You're required to use all of your free time, and then a little more, to
demonstrate that you have initiative and grit, that you don't need to sleep
adequately or spend time on anything other than the "right" activities.
Roughly analogous to taking hard classes and participating in lots of
activities. Colleges don't want you "hanging out," and Facebook doesn't want
you sailing or running a community theater group or raising kids or something,
they want you sharpening your skills. Both employers and colleges are
basically looking at, "how many hours per week do you spend on impressing us?"
Proving that you ran a chronic sleep deficit and had no more than a couple of
hours downtime outside of what they want to see gets you past the first cut.

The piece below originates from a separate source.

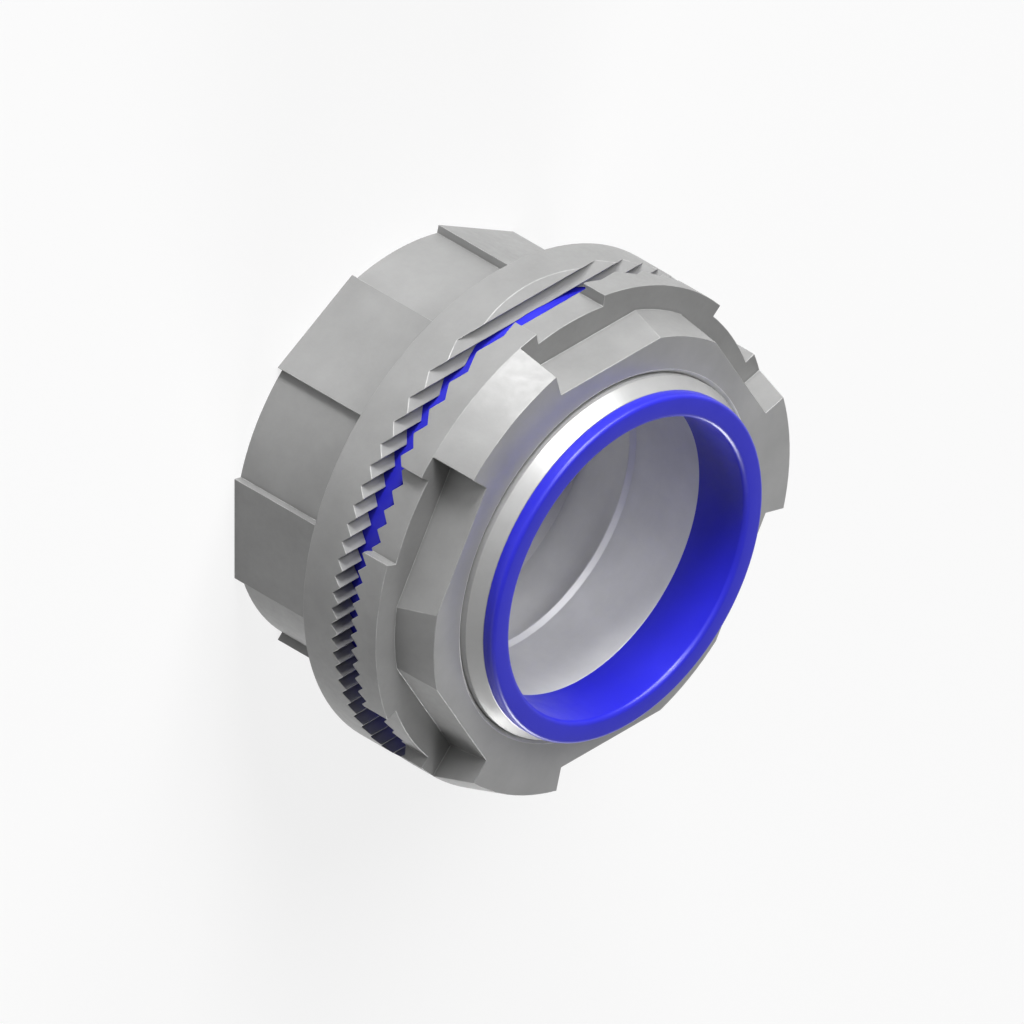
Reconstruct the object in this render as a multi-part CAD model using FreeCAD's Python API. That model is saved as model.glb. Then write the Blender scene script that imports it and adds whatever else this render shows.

Then, to make the next cut, the quality of the code you write needs to be
exceptionally high (indicating that you _really_ invested the time and that
whatever your cognitive function declined to was still great.) Is your code
elegant and clever? Did you write painstakingly thorough tests? Is everything
perfectly documented? This is roughly analogous to having stellar grades in
your AP/honors/advanced classes.

Next, as a tie-breaker, they look for interestingness. Were the apps you
wrote/clubs you started innovative? Did they merely demonstrate that you are
generally good at things, or did they actually make an impact on the world?
(There is generally a field on the applications to elite colleges for you to
submit your published, peer-reviewed scientific papers. As a 17-year-old.)
That may fast-track you to the top, but lacking it won't necessarily kill you
unless you're elbowed out by people who _do_ have it.

And finally, the interview/essays. Do you write exceptionally well? Are you
well-spoken? Do we like you? Do you seem like one of us? Colleges use this to
keep the common threads they're interested in (at my alma mater, it's no
accident that every single one of us identifies, whether obnoxiously or
quietly, as an intellectual, and as much as we complain, being surrounded by
people like that is kind of exactly what we're paying for). Then they create
the distributions they're looking for in other elements of personality (i.e.
we have to reject some bassoon virtuosos to make room for the virtuoso
cellists, and we're going to need to sprinkle in a few outgoing socialites to
keep the awkward nerds from killing themselves.) Though I guess some employers
and possibly colleges are only going for homogeneity - the IBM of old is
notorious.

It seems that basically every college and/or employer is oriented towards
behaving this way, but the defining characteristic of the elite communities
(whether they are corporations or universities) is that they are closer to
filling their slots without "settling" on anyone.

The composition of applicant pools between institutions is not random or
uniform. Certain schools only have a profile in more-intellectual circles, and
I imagine it's the same with tech companies. A school may have a 2% acceptance
rate among an applicant pool whose median ACT is 15. Or a school may have a
75% acceptance rate because only the overachiever children of academically
elite families and school systems have heard of it. So eliteness is not
_necessarily_ acceptance rate, but more like "lack of settling."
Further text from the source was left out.